Reservoir operations often require balancing among several water uses. Despite the non-consumptive nature of hydropower, conflicts exist between irrigation and hydropower due to a demand seasonality mismatch. Hydropower operations are scheduled as part of a large-scale power grid, whereas irrigation decisions takes place at a smaller scale, most often the river basin. Balancing these water uses should involve a co-optimization at the power grid level, integrating all basins contributing hydropower to the grid. However, grid-wide co-optimization is not always possible due, for instance, to separate regulatory settings between water uses. For those cases, we propose a basin-wide co-optimization approach that integrates two decision scales—power grid and river basin— into a hydro-economic model.
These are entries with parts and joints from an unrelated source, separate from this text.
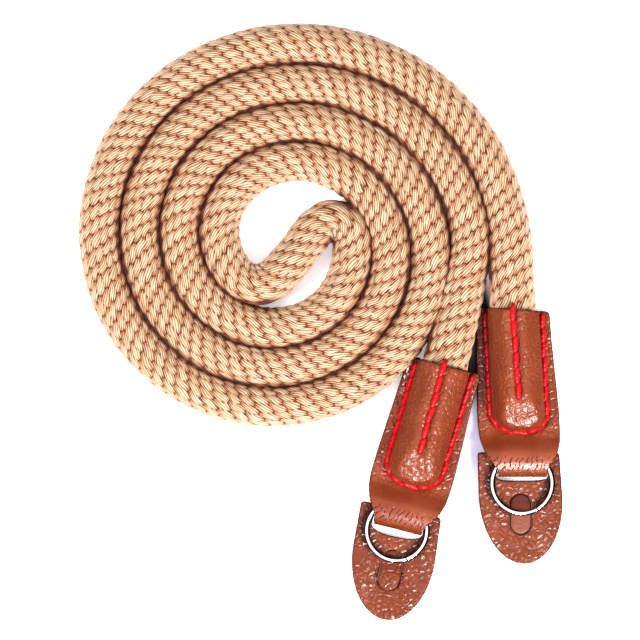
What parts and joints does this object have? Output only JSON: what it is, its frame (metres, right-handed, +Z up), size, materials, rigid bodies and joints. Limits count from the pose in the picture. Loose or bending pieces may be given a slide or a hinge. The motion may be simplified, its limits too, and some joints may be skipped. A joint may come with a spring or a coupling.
{
  "type": "camera neck strap",
  "caption": "Round braided rope camera strap laid in a flat two-strand spiral, with leather ends, split rings and leather protector tabs.",
  "frame": {"origin": "on the table, at the middle of the footprint of the two leather ends with their rings and tabs", "axes": "+Z up from the table; +Y along the leather ends, from the tabs towards the rope; +X to the right as the picture shows the strap"},
  "size_m": [0.12, 0.1482, 0.0128],
  "materials": {
    "rope_yarn": "shiny golden tan braided yarn",
    "brown_leather": "glossy pebble-grained brown leather",
    "chromed_steel": "polished chrome"
  },
  "bodies": {
    "strap": {"rope": "rope_yarn", "leather_end_left": "brown_leather", "leather_end_right": "brown_leather", "tab_left": "brown_leather", "tab_right": "brown_leather"},
    "ring_left": {"split_ring_left": "chromed_steel"},
    "ring_right": {"split_ring_right": "chromed_steel"}
  },
  "joints": [
    {"name": "ring_left_turn", "type": "hinge", "parent": "strap", "child": "ring_left", "pos_m": [-0.01514, -0.01657, 0.00355], "axis": [-0.0127, -0.0581, 0.9982], "continuous": true},
    {"name": "ring_right_turn", "type": "hinge", "parent": "strap", "child": "ring_right", "pos_m": [0.01625, -0.00471, 0.00341], "axis": [0, -0.0595, 0.9982], "continuous": true}
  ]
}
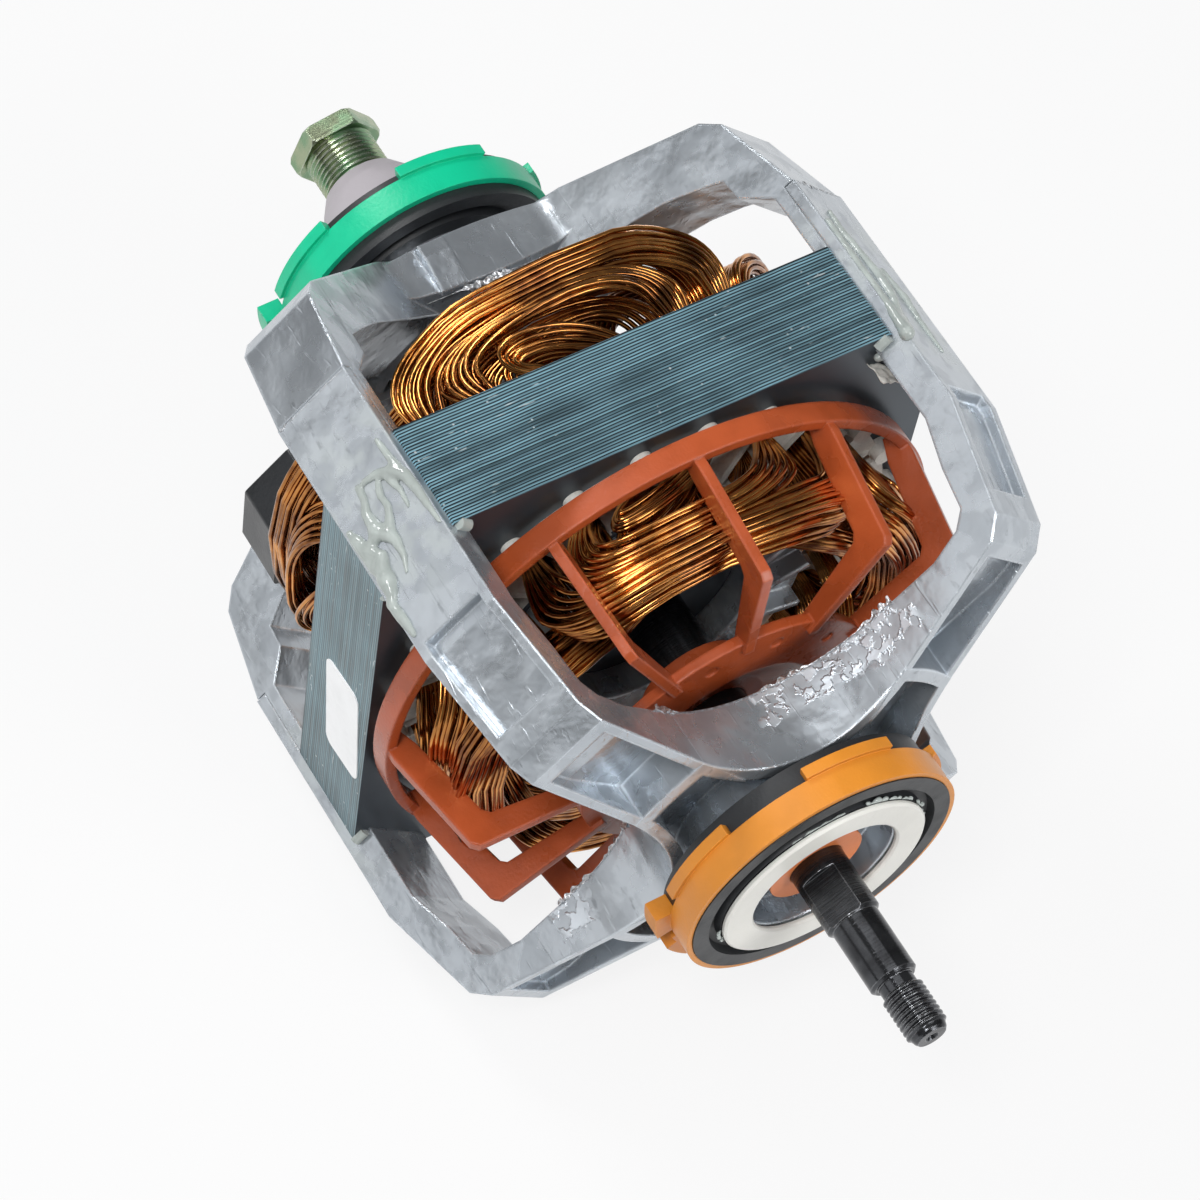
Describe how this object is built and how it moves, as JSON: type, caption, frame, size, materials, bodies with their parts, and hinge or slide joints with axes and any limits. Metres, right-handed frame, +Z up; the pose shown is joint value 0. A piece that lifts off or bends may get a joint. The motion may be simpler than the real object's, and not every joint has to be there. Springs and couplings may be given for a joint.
{
  "type": "dryer motor",
  "caption": "Open-frame dryer motor: cast arms round a square lamination stack with wound coils, cage fan, two cradle rings, a threaded drive shaft and a small belt pulley.",
  "frame": {"origin": "Centre of the front cradle ring, on the shaft axis", "axes": "+X along the shaft towards the threaded drive end, +Z up towards the middle of the top window, +Y completes a right-handed frame"},
  "size_m": [0.2594, 0.1384, 0.1384],
  "materials": {
    "lamination_steel": "stacked laminations, blue-grey",
    "copper_wire": "enamelled copper wire, glossy",
    "slot_paper": "white insulation sheet",
    "cast_aluminium": "die cast, bare",
    "shaft_steel": "dark ground steel",
    "bearing_bronze": "oiled sintered bronze",
    "felt": "oiled felt",
    "pressed_steel": "bright pressed steel",
    "ring_rubber": "matt black rubber",
    "orange_plastic": "orange moulding",
    "green_plastic": "green moulding",
    "flange_plastic": "off-white moulding",
    "sleeve_plastic": "grey moulding",
    "fan_plastic": "brown-red moulding",
    "slinger_plastic": "orange disc",
    "zinc_steel": "yellow-green zinc plate",
    "black_plastic": "black moulding",
    "tinned_brass": "tinned blades",
    "lead_sheath": "pale insulated leads",
    "bond_resin": "pale cured resin",
    "label_film": "blank pale film"
  },
  "bodies": {
    "frame": {"stator_core": "lamination_steel", "slot_liners": "slot_paper", "front_end_insulator": "slot_paper", "rear_end_insulator": "slot_paper", "main_core_1": "copper_wire", "main_core_2": "copper_wire", "main_core_3": "copper_wire", "main_core_4": "copper_wire", "main_coil_1": "copper_wire", "main_coil_2": "copper_wire", "main_coil_3": "copper_wire", "main_coil_4": "copper_wire", "start_coil_1": "copper_wire", "start_coil_2": "copper_wire", "start_coil_3": "copper_wire", "start_coil_4": "copper_wire", "front_end_frame": "cast_aluminium", "rear_end_frame": "cast_aluminium", "front_bearing": "bearing_bronze", "front_oil_felt": "felt", "front_felt_cap": "pressed_steel", "front_thrust_washer": "pressed_steel", "front_rubber_ring": "ring_rubber", "front_ring_cover": "orange_plastic", "front_ring_sleeve": "flange_plastic", "rear_bearing": "bearing_bronze", "rear_oil_felt": "felt", "rear_felt_cap": "pressed_steel", "rear_thrust_washer": "pressed_steel", "rear_rubber_ring": "ring_rubber", "rear_ring_cover": "green_plastic", "rear_ring_sleeve": "sleeve_plastic", "switch_housing": "black_plastic", "switch_cover": "black_plastic", "switch_terminals": "tinned_brass", "switch_bracket": "pressed_steel", "bracket_screw": "pressed_steel", "lever_pivot": "pressed_steel", "thermal_protector": "pressed_steel", "winding_leads": "lead_sheath", "blank_label": "label_film", "top_arm_bonds": "bond_resin", "edge_bonds": "bond_resin"},
    "rotor": {"shaft": "shaft_steel", "rotor_core": "lamination_steel", "rotor_cage": "cast_aluminium", "cooling_fan": "fan_plastic", "belt_pulley": "zinc_steel", "shaft_slinger": "slinger_plastic", "governor_base": "pressed_steel", "governor_pins": "pressed_steel"},
    "governor_spool": {"governor_spool": "black_plastic"},
    "governor_weight_a": {"governor_weight_a": "pressed_steel"},
    "governor_weight_b": {"governor_weight_b": "pressed_steel"},
    "switch_lever": {"switch_lever": "black_plastic"}
  },
  "joints": [
    {"name": "rotor_spin", "type": "hinge", "parent": "frame", "child": "rotor", "pos_m": [0, 0, 0], "axis": [1, 0, 0], "continuous": true},
    {"name": "governor_slide", "type": "slide", "parent": "rotor", "child": "governor_spool", "axis": [1, 0, 0], "range_m": [0, 0.003], "stiffness_N_per_m": 400, "springref_m": -0.002},
    {"name": "weight_a_swing", "type": "hinge", "parent": "rotor", "child": "governor_weight_a", "pos_m": [-0.1127, 0, 0.0165], "axis": [0, 1, 0], "range_deg": [0, 40]},
    {"name": "weight_b_swing", "type": "hinge", "parent": "rotor", "child": "governor_weight_b", "pos_m": [-0.1127, 0, -0.0165], "axis": [0, -1, 0], "range_deg": [0, 40]},
    {"name": "lever_swing", "type": "hinge", "parent": "frame", "child": "switch_lever", "pos_m": [-0.127, -0.0485, 0.0053], "axis": [0, 0, -1], "range_deg": [0, 5]}
  ],
  "couplings": [
    {"joint": "weight_a_swing", "follows": "governor_slide", "rad_per_m": 230},
    {"joint": "weight_b_swing", "follows": "governor_slide", "rad_per_m": 230},
    {"joint": "lever_swing", "follows": "governor_slide", "rad_per_m": 28.5}
  ]
}
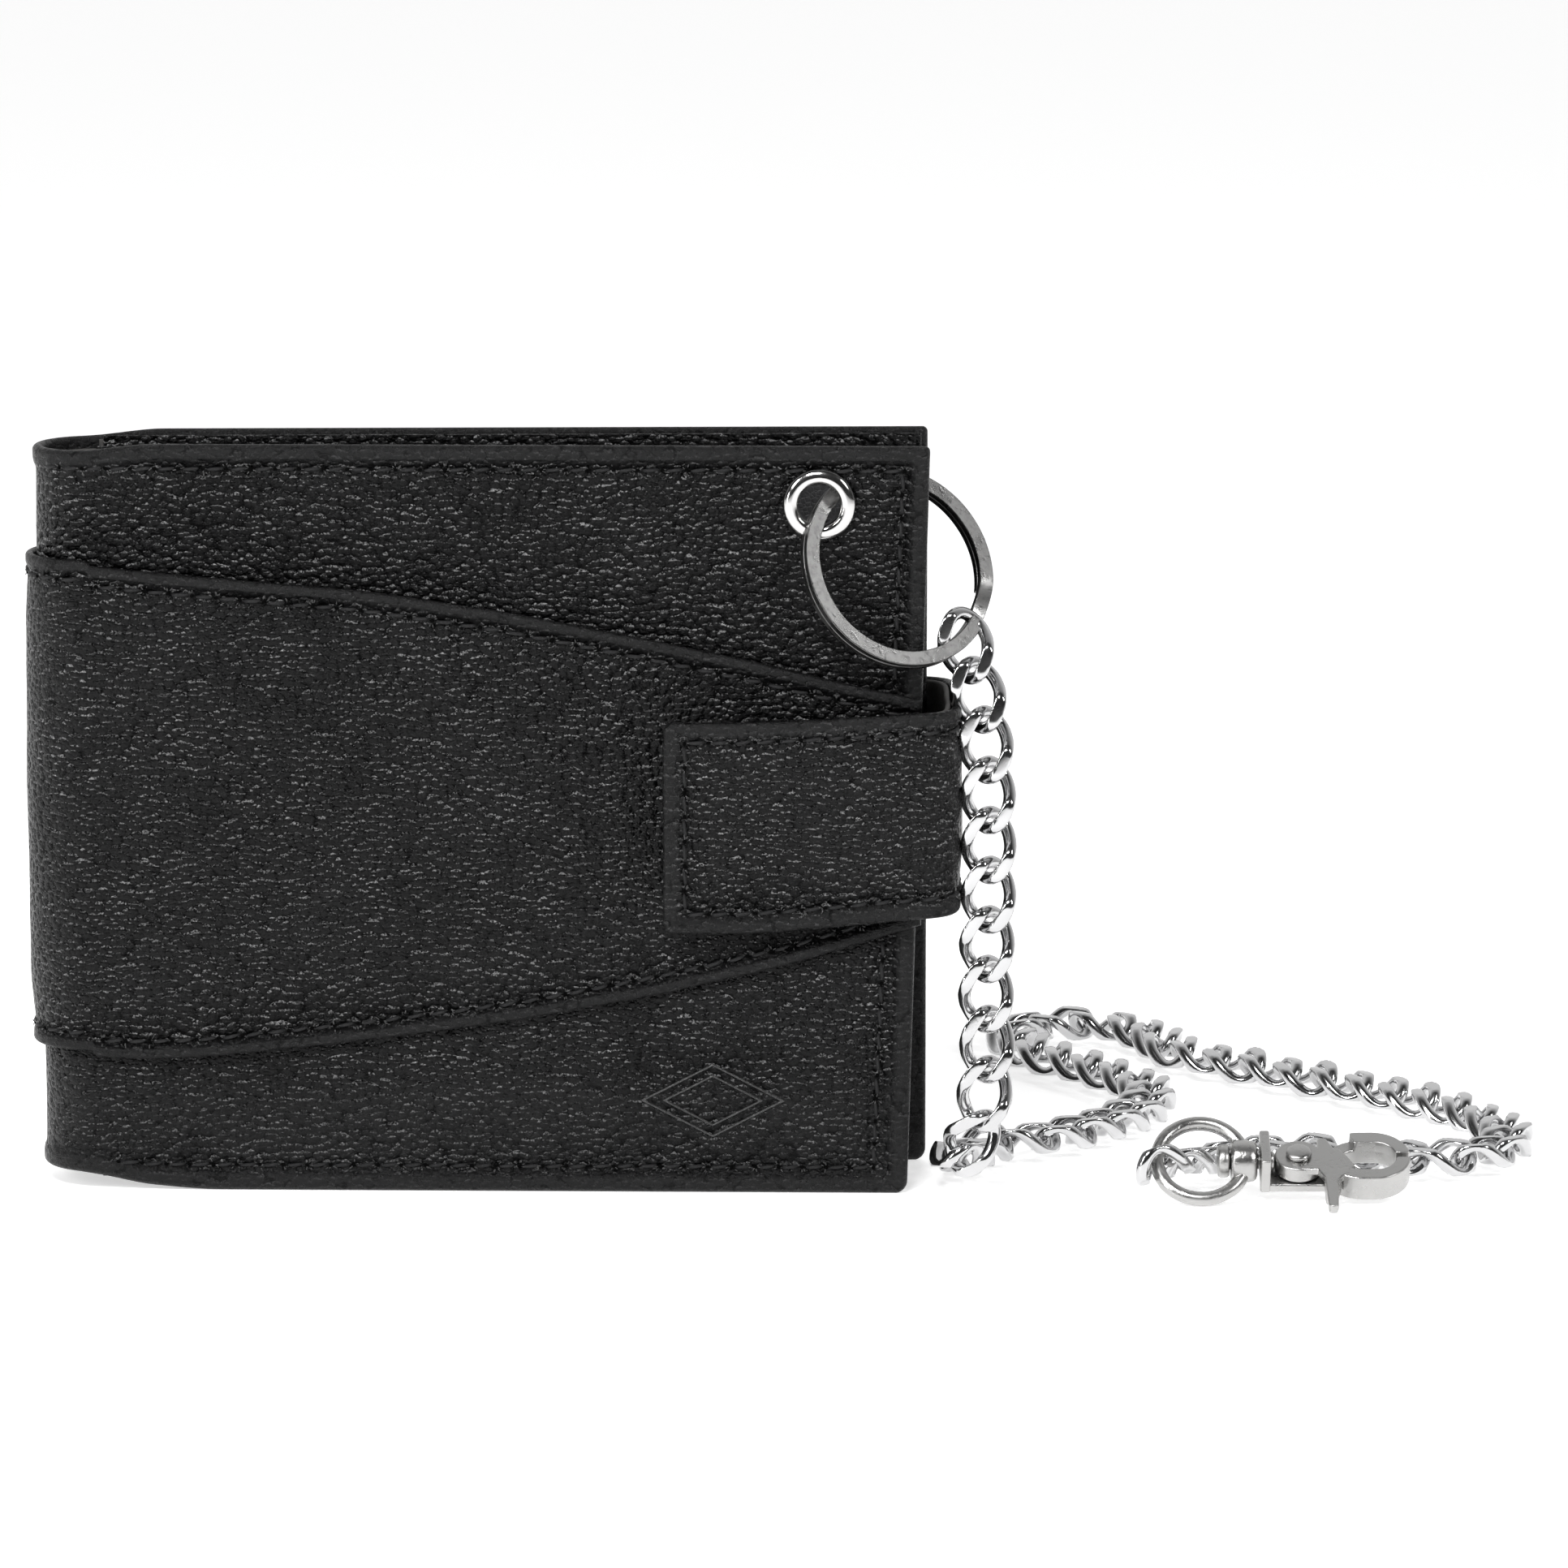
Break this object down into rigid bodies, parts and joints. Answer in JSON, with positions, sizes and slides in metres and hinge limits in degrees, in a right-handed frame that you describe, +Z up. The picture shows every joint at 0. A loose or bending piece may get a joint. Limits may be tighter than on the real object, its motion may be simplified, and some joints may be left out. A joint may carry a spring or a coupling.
{
  "type": "chain wallet",
  "caption": "Bifold leather wallet standing on edge, with a snap strap, an overlay band, an eyelet and split ring, a long curb chain and a swivel trigger clasp.",
  "frame": {"origin": "middle of the footprint of the standing wallet with its ring, on the surface it stands on", "axes": "+Z up, +X from the spine towards the opening edge, +Y from the front cover towards the back cover"},
  "size_m": [0.1955, 0.1057, 0.0975],
  "materials": {
    "black_leather": "pebbled grain, semi-gloss",
    "pocket_leather": "smooth, satin",
    "lining_leather": "fine flesh side, matt",
    "polished_nickel": "polished",
    "antique_nickel": "satin, darkened",
    "polished_chain": "polished with filed flats",
    "cast_nickel": "cast, tumbled, light wear",
    "spring_steel": "bright"
  },
  "bodies": {
    "front_half": {"front_cover": "black_leather", "front_lining": "lining_leather", "front_inner_wall": "pocket_leather", "front_card_pocket_high": "pocket_leather", "front_card_pocket_mid": "pocket_leather", "front_card_pocket_low": "pocket_leather", "front_band": "black_leather", "front_ornament": "black_leather", "spine_cover": "black_leather", "spine_lining": "lining_leather", "spine_band": "black_leather", "eyelet_flange": "polished_nickel", "eyelet_washer": "polished_nickel", "snap_stud": "polished_nickel", "snap_stud_base": "polished_nickel", "chain_hanging": "polished_chain", "chain_curl": "polished_chain", "chain_floor_left": "polished_chain", "chain_floor_far": "polished_chain", "chain_floor_back": "polished_chain", "chain_floor_right": "polished_chain", "chain_end": "polished_chain", "clasp_swivel_eye": "cast_nickel"},
    "back_half": {"back_cover": "black_leather", "back_lining": "lining_leather", "back_inner_wall": "pocket_leather", "back_card_pocket_high": "pocket_leather", "back_card_pocket_mid": "pocket_leather", "back_card_pocket_low": "pocket_leather", "back_band": "black_leather", "strap_anchor": "black_leather"},
    "closing_strap": {"strap_tab": "black_leather", "strap_tab_lining": "lining_leather", "snap_socket": "polished_nickel", "snap_socket_cap": "polished_nickel"},
    "split_ring": {"split_ring": "antique_nickel"},
    "clasp_hook": {"clasp_body": "cast_nickel", "clasp_swivel_pin": "cast_nickel", "clasp_rivet": "cast_nickel", "clasp_spring": "spring_steel"},
    "clasp_lever": {"clasp_lever": "cast_nickel"}
  },
  "joints": [
    {"name": "cover_open", "type": "hinge", "parent": "front_half", "child": "back_half", "pos_m": [-0.0535, 0.0014, 0.04875], "axis": [0, 0, 1], "range_deg": [0, 170], "deforming": ["spine_cover", "spine_lining", "spine_band"]},
    {"name": "strap_open", "type": "hinge", "parent": "back_half", "child": "closing_strap", "pos_m": [0.0557, -0.0112, 0.0493], "axis": [0, 0, 1], "range_deg": [0, 85]},
    {"name": "ring_turn", "type": "hinge", "parent": "front_half", "child": "split_ring", "pos_m": [0.0497, -0.00586, 0.08154], "axis": [0.4341, -0.7894, 0.4341], "continuous": true},
    {"name": "clasp_swivel", "type": "hinge", "parent": "front_half", "child": "clasp_hook", "pos_m": [0.0965, -0.0116, 0.00505], "axis": [1, 0, 0], "continuous": true},
    {"name": "lever_open", "type": "hinge", "parent": "clasp_hook", "child": "clasp_lever", "pos_m": [0.1015, -0.0116, 0.00505], "axis": [0, 0.4226, -0.9063], "range_deg": [0, 22], "stiffness_Nm_per_rad": 0.02, "springref_deg": -11.46}
  ]
}
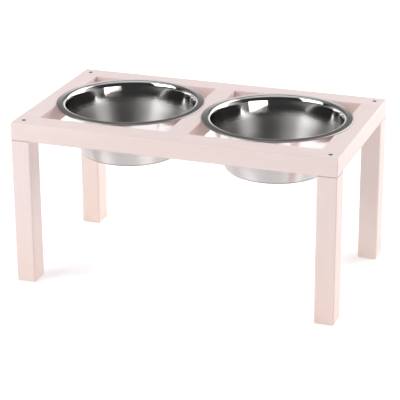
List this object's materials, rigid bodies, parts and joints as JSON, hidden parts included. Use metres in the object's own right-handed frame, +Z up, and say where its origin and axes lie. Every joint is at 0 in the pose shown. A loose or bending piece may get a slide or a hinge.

Water for irrigation is usually allocated by water rights or binding contracts, represented as constraints on grid-wide power operation models. We propose a water allocation scheme that integrates monthly marginal benefits of water for irrigation and hydropower at the basin level. Monthly water demand functions for irrigation are developed using an agricultural economic model, and marginal benefits of hydropower production are derived from a cost-minimization, grid-wide power scheduling model. Results for 50 inflow scenarios show that the proposed basin-wide co-optimization provides an economically sound operation. Total benefits from water use in the basin are on average 2.5% higher than those obtained under mandatory irrigation. Moreover, expected benefits under co-optimization are 5.4% and 1.8% higher for irrigated agriculture and hydropower, respectively, alleviating the conflicts between water uses in the basin.

Suggested Citation

  • Jose M. Gonzalez & Marcelo A. Olivares & Josué Medellín-Azuara & Rodrigo Moreno, 2020. "Multipurpose Reservoir Operation: a Multi-Scale Tradeoff Analysis between Hydropower Generation and Irrigated Agriculture," Water Resources Management: An International Journal, Published for the European Water Resources Association (EWRA), Springer;European Water Resources Association (EWRA), vol. 34(9), pages 2837-2849, July.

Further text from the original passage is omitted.